Dataset
** Begin **

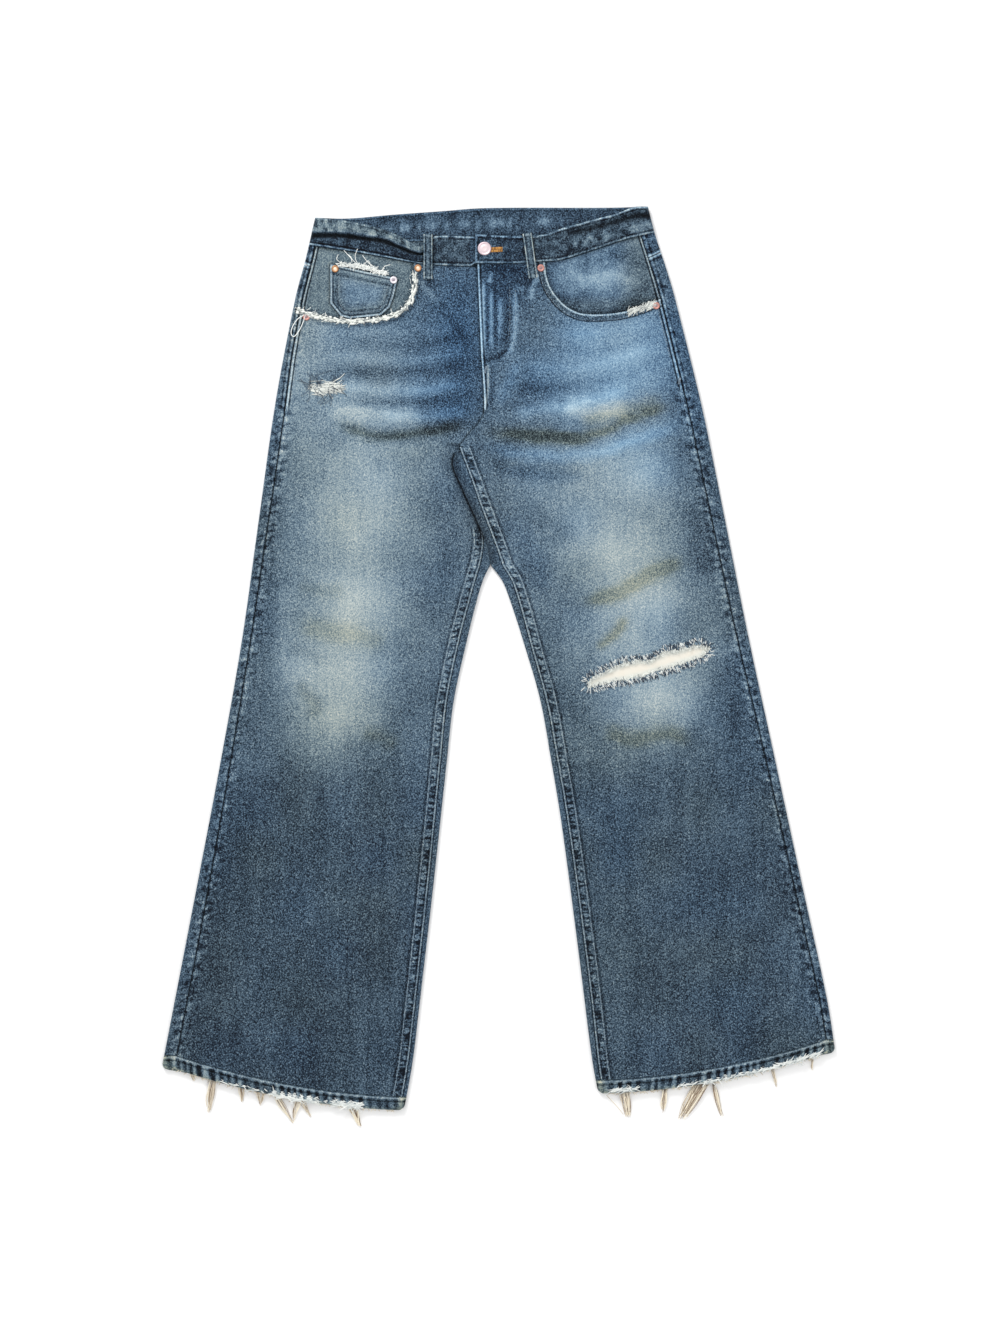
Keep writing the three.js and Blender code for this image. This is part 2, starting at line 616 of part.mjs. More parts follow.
// ---- metal ----
function turned(profile, segments = 16) {
  const g = new THREE.LatheGeometry(profile.map(([r, z]) => new THREE.Vector2(r, z)), segments);
  g.rotateX(Math.PI / 2);
  return g;
}

const rivetProfile = [[0, 0], [4.6, 0], [4.6, 0.5], [4, 1.1], [2.4, 0.8], [1.4, 1.6], [0, 1.7]];
const buttonProfile = () => {
  const { radius: r, shank } = button;
  const head = band.overlap + gap; // from the button end of the band up to the head
  return [[0, 0], [shank, 0], [shank, head], [r - 0.7, head], [r, head + 0.7], [r, head + 1.5], [r - 1, head + 2.2],
    [r - 3, head + 2.6], [0, head + 2.6]];
};

// ---- assembly ----
const jeans = new THREE.Group();
jeans.name = "ripped_jeans";
function add(name, geometry, material, place = [0, 0, 0], turn = 0) {
  const mesh = new THREE.Mesh(geometry, material);
  mesh.name = name;
  mesh.position.set(...place);
  mesh.rotation.z = turn;
  jeans.add(mesh);
}
const cut = (geometry, ...tools) =>
  geometryOf(tools.reduce((body, tool) => body.subtract(tool), solid(geometry)));

const { right, left } = legs;
add("front_right", cut(frontPanel(right), mouthCut(pocketMouth.right, -106)), denim);
add("front_left", cut(frontPanel(left), mouthCut(pocketMouth.left, 58), prism(ripOutline(0))), denim);
add("back_right", backPanel(right), darkDenim);
// The fold of the left thigh starts at the crotch point, and the cloth under it at the rise corner.
const foldStarts = [
  prism([[-66, fourWay - 2.2], [-34, fourWay - 2.2], [-34, fourWay + 4], [-66, fourWay + 4]]),
  prism([[-66, 317.1], [centreBack(320) + gap, 317.1], [centreBack(320) + gap, 321.9], [-66, 321.9]]),
];
add("back_left", cut(backPanel(left), ...foldStarts), darkDenim);
add("yoke_right", yoke(right), denim);
add("yoke_left", yoke(left), denim);
add("waistband", cut(waistband(), keyhole()), denim);
add("pocket_facing_right", facing(right, pocketMouth.right, 8), fadedDenim);
add("pocket_facing_left", facing(left, pocketMouth.left, 8), fadedDenim);
add("coin_pocket", overlay(right, coinPocket, -cloth, cloth, 6), fadedDenim);
add("fly_facing", flyFacing(), denim);
add("knee_backing", overlay(left, ripOutline(9), -layer - cloth, cloth, 8), creamCotton);
add("back_pocket_right", backPocket(right), darkDenim);
add("back_pocket_left", backPocket(left), darkDenim);
add("hem_right", hem(right), darkDenim);
add("hem_left", hem(left), darkDenim);
add("hem_fringe_right", fringe(right, tuftsRight), frayedCotton);
add("hem_fringe_left", fringe(left, tuftsLeft), frayedCotton);

const loopTurn = THREE.MathUtils.degToRad(8);
add("belt_loop_front_right", frontLoop(), darkDenim, [-88, 511, band.high]);
add("belt_loop_front_left", frontLoop(), darkDenim, [39.5, 512, band.high], loopTurn);
for (const [name, x] of [["back_right", -150], ["back_centre", -16], ["back_left", 118]]) {
  add(`belt_loop_${name}`, backLoop(), darkDenim, [x, band.backTop(x) - 30.5, 0]);
}

add("button", turned(buttonProfile(), 24), paleCopper, [button.x, button.y, band.high + gap]);
const rivets = {
  coin_outer: [right, -204, 496],
  coin_inner: [right, -131, 482],
  right_pocket_inner: [right, -100.5, 497],
  right_pocket_outer: [right, -240, 436],
  left_pocket_inner: [left, 53, 497],
  left_pocket_outer: [left, 197, 450],
};
for (const [name, [leg, x, y]] of Object.entries(rivets)) {
  const rests = Math.max(...[[-5, 0], [5, 0], [0, -5], [0, 5]].map(([dx, dy]) => topFace(leg, x + dx, y + dy)));
  add(`rivet_${name}`, turned(rivetProfile), copper, [x, y, rests + gap]);
}

// The group's origin is under the middle of the garment, on the floor.
const box = new THREE.Box3().setFromObject(jeans);
const middle = box.getCenter(new THREE.Vector3());
jeans.position.set(-middle.x, -middle.y, -box.min.z);

export default jeans;
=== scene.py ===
import math
import bpy
import numpy as np
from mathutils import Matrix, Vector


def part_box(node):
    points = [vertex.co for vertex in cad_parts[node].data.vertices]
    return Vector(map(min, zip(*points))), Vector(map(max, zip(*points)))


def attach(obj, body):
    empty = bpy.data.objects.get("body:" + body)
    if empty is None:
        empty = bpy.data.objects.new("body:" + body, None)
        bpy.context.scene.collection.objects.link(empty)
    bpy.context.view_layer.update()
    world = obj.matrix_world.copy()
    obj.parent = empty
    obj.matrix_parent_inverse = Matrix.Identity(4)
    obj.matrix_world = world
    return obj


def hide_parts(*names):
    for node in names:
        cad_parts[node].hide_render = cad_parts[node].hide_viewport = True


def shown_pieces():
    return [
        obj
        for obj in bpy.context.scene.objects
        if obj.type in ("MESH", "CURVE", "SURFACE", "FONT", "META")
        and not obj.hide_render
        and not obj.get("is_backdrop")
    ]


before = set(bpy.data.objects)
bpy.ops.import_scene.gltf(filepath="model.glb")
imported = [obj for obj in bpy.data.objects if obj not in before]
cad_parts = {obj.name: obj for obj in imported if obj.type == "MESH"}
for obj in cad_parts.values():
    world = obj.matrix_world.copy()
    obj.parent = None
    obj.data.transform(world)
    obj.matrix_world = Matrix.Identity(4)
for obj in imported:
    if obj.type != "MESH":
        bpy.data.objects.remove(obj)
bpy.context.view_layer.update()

buttonLow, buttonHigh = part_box("button")

# How the garment lies, in millimetres: -X is the wearer's right leg, +Y the waist.
lie = {
    "wall": 1.1, "layer": 1.6, "seamGap": 0.15,
    "hipTop": 6.6, "hipCrown": 1.8, "legTop": 5.2, "legCrown": 1.6,
    "seatFloor": 1.6, "seatEnd": (205, 252), "hipToLeg": (170, 255),
    "flapLift": 3.5, "hemBow": -10.5, "hemDepth": 17,
    "fourWay": 275, "riseCorner": 320, "crotch": 126, "waistSeam": 0.8,
    "rowStep": 2.9, "buttonAt": (-17.5, 521),
}
shiftX = (buttonLow.x + buttonHigh.x) * 500 - lie["buttonAt"][0]  # from these sizes to the frame
shiftY = (buttonLow.y + buttonHigh.y) * 500 - lie["buttonAt"][1]


def mix(a, b, t):
    return a + (b - a) * t


# Smooth step: 3t squared minus 2t cubed, with t from 0 at start to 1 at end.
def ease(start, end, v):
    t = np.clip((np.asarray(v, float) - start) / (end - start), 0, 1)
    return t * t * (3 - 2 * t)


# A bell: exp of minus the square of the distance over the width.
def bell(distance, width):
    return np.exp(-(distance / width) ** 2)


# A smooth curve through (place, value) knots: cubic Hermite pieces whose slope at a knot is that
# between its neighbours, and straight beyond the ends.
def through(*knots):
    k = np.array(sorted(knots), float)
    at, value = k[:, 0], k[:, 1]
    before = np.maximum(np.arange(len(at)) - 1, 0)
    after = np.minimum(np.arange(len(at)) + 1, len(at) - 1)
    slope = (value[after] - value[before]) / (at[after] - at[before])

    def f(v):
        v = np.asarray(v, float)
        j = np.clip(np.searchsorted(at, v, side="right") - 1, 0, len(at) - 2)
        h = at[j + 1] - at[j]
        t = (v - at[j]) / h
        c = np.clip(t, 0, 1)
        between = ((2 * c**3 - 3 * c**2 + 1) * value[j] + (c**3 - 2 * c**2 + c) * h * slope[j]
                   + (3 * c**2 - 2 * c**3) * value[j + 1] + (c**3 - c**2) * h * slope[j + 1])
        return between + np.minimum(t, 0) * h * slope[j] + np.maximum(t - 1, 0) * h * slope[j + 1]
    return f


# Random heights from -1 to 1 on a lattice of cells wide by high, joined by smooth steps.
def softNoise(x, y, wide, high, seed):
    lattice = np.random.default_rng(seed).uniform(-1, 1, (97, 89))
    u, v = np.asarray(x, float) / wide + 31, np.asarray(y, float) / high + 37
    i, j = np.floor(u).astype(int), np.floor(v).astype(int)
    a, b = ease(0, 1, u - i), ease(0, 1, v - j)
    g = lambda p, q: lattice[(i + p) % 97, (j + q) % 89]
    return mix(mix(g(0, 0), g(1, 0), a), mix(g(0, 1), g(1, 1), a), b)


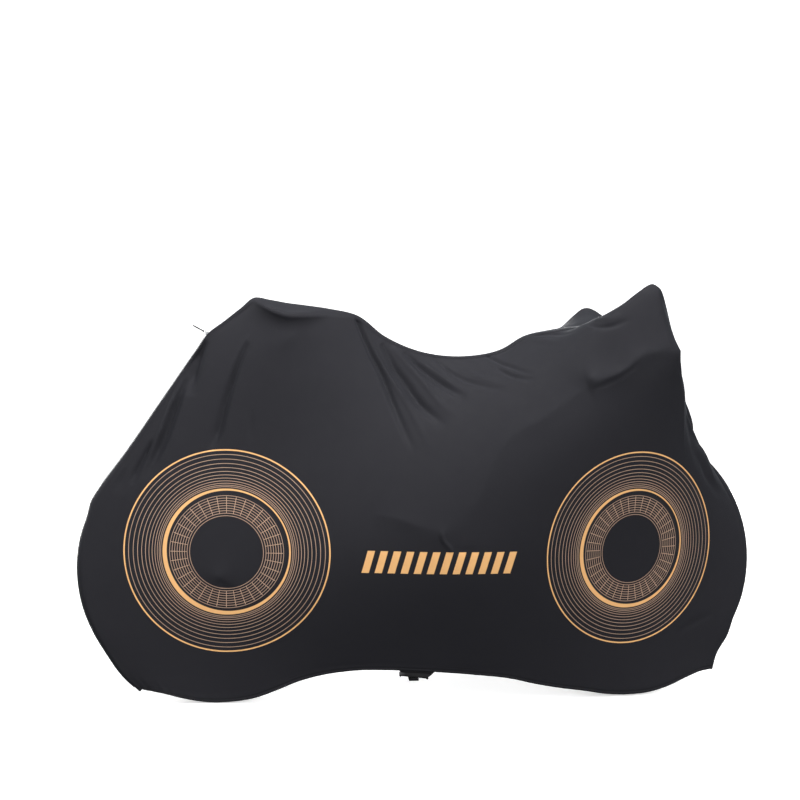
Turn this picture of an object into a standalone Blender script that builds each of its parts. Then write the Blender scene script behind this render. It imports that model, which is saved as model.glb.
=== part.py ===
"""Fitted stretch cover, standing as it is held out from inside: two long side panels sewn along the crest, a closed zip on the rear crest with its slider, ring and pull, and a short strap with a buckle under the middle of the hem.

World frame: origin under the crown, where the cover is held up. +X to the front, +Y to the cover's left, +Z up. Metres.
"""
import math

import bmesh
import bpy
import numpy as np

# ---- driving sizes -----------------------------------------------------------------------------
LOBE_R = 0.345          # radius of the round rear end
LOBE_R_FRONT = 0.342    # radius of the round front end
LOBE_Z = 0.340          # height of their centres over the ground
LOBE_REAR_X = 0.0       # centre of the rear end, in the layout's own x
LOBE_FRONT_X = 0.995    # centre of the front end
FRONT_TURN = math.radians(9.0)   # the front end is turned to the left by this much
CROWN = (0.165, 0.0, 0.9805)     # the point under the crown that becomes the origin
CLOTH_T = 0.0020        # thickness of a panel's solid
SEAM_GAP = 0.0003       # gap between the two panels along the crest
PIECE_GAP = 0.0004      # gap between any other two pieces

FINE_U, FINE_V = 224, 88     # cells of the worked-out surface: along the cover, and from crest to hem
RINGS = 4                    # rows of cells that make the rounded crest
RING_ANGLES = (0.0, 26.0, 50.0, 71.0, 90.0)

# ---- the crest, from the rear end of the hem over the top to the front end of the hem ---------------
# x, z: the seam line. half_width: how far the cloth stands to each side there. drop: how far below the seam.
# flat: 0 where the crest is rounded over, up to 1 where it is a flat facet with an edge. Left out where it is 0.
CREST_REAR_FOOT = (
    # name              x       z      half_width drop   flat
    ("hem_end",        -0.197,  0.035,  0.012,  0.010),
    ("gather_low",     -0.236,  0.072,  0.014,  0.012),
    ("gather_high",    -0.277,  0.131,  0.016,  0.014),
)
CREST_REAR_EDGE = (
    ("shoulder_low",   -0.310,  0.505,  0.018,  0.015),
    ("shoulder",       -0.290,  0.537,  0.017,  0.014),
    ("shoulder_high",  -0.269,  0.566,  0.015,  0.013),
    ("edge_low",       -0.244,  0.599,  0.013,  0.012),
    ("edge_mid",       -0.155,  0.728,  0.009,  0.010),
    ("edge_high",      -0.080,  0.838,  0.007,  0.009),
    ("edge_top",       -0.0545, 0.8748, 0.006,  0.008),
    ("pull_point",     -0.0325, 0.9075, 0.005,  0.007),
    ("sag",             0.0065, 0.9380, 0.007,  0.008),
    ("rise",            0.048,  0.971,  0.012,  0.010),
    ("tail",            0.080,  0.996,  0.026,  0.012,  0.5),
)
CREST_TOP = (
    ("crown_rear",      0.120,  0.991,  0.056,  0.022,  1.0),
    ("crown",           0.160,  0.984,  0.069,  0.031,  1.0),
    ("crown_front",     0.200,  0.979,  0.062,  0.027,  1.0),
    ("neck",            0.265,  0.970,  0.034,  0.019,  0.8),
    ("nose",            0.330,  0.955,  0.017,  0.013,  0.4),
    ("slope",           0.400,  0.9035,  0.009,  0.009),
    ("slope_foot",      0.480,  0.8690,  0.008,  0.008),
    ("dip",             0.600,  0.8565,  0.008,  0.008),
    ("dip_front",       0.684,  0.8725,  0.012,  0.008),
    ("step",            0.745,  0.907,  0.020,  0.007),
    ("shelf",           0.812,  0.922,  0.040,  0.005),
    ("bar",             0.880,  0.931,  0.055,  0.004),
    ("valley",          0.960,  0.930,  0.050,  0.004),
    ("front_top",       1.040,  0.922,  0.045,  0.006),
)
CREST_FRONT_EDGE = (
    ("brow",            1.074,  0.884,  0.040,  0.007),
    ("front_high",      1.110,  0.834,  0.034,  0.009),
    ("front_mid",       1.147,  0.765,  0.026,  0.012),
    ("front_low",       1.177,  0.690,  0.020,  0.014),
)
CREST_FRONT_FOOT = (
    ("foot_high",       1.284,  0.148,  0.016,  0.014),
    ("foot_low",        1.254,  0.098,  0.014,  0.012),
    ("hem_end",         1.244,  0.061,  0.012,  0.010),
)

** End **

What to produce
Reproduce word for word the lines of the records above, beginning at the first and ending with the line where "geometryOf(tools.reduce((body, tool) =>" appears, and nothing past it.

Exercise result
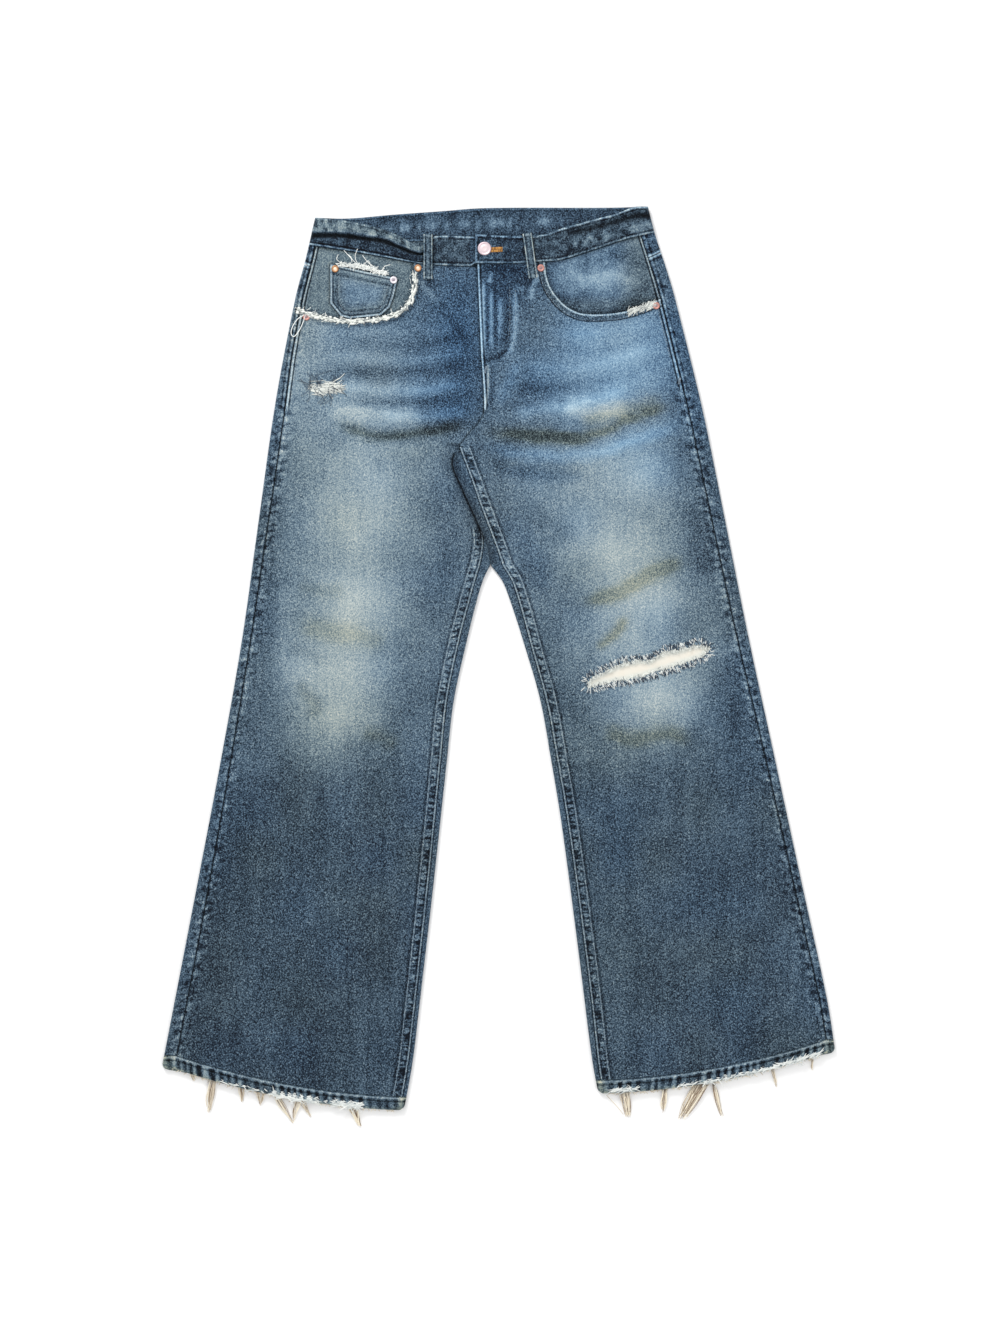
Keep writing the three.js and Blender code for this image. This is part 2, starting at line 616 of part.mjs. More parts follow.
// ---- metal ----
function turned(profile, segments = 16) {
  const g = new THREE.LatheGeometry(profile.map(([r, z]) => new THREE.Vector2(r, z)), segments);
  g.rotateX(Math.PI / 2);
  return g;
}

const rivetProfile = [[0, 0], [4.6, 0], [4.6, 0.5], [4, 1.1], [2.4, 0.8], [1.4, 1.6], [0, 1.7]];
const buttonProfile = () => {
  const { radius: r, shank } = button;
  const head = band.overlap + gap; // from the button end of the band up to the head
  return [[0, 0], [shank, 0], [shank, head], [r - 0.7, head], [r, head + 0.7], [r, head + 1.5], [r - 1, head + 2.2],
    [r - 3, head + 2.6], [0, head + 2.6]];
};

// ---- assembly ----
const jeans = new THREE.Group();
jeans.name = "ripped_jeans";
function add(name, geometry, material, place = [0, 0, 0], turn = 0) {
  const mesh = new THREE.Mesh(geometry, material);
  mesh.name = name;
  mesh.position.set(...place);
  mesh.rotation.z = turn;
  jeans.add(mesh);
}
const cut = (geometry, ...tools) =>
  geometryOf(tools.reduce((body, tool) => body.subtract(tool), solid(geometry)));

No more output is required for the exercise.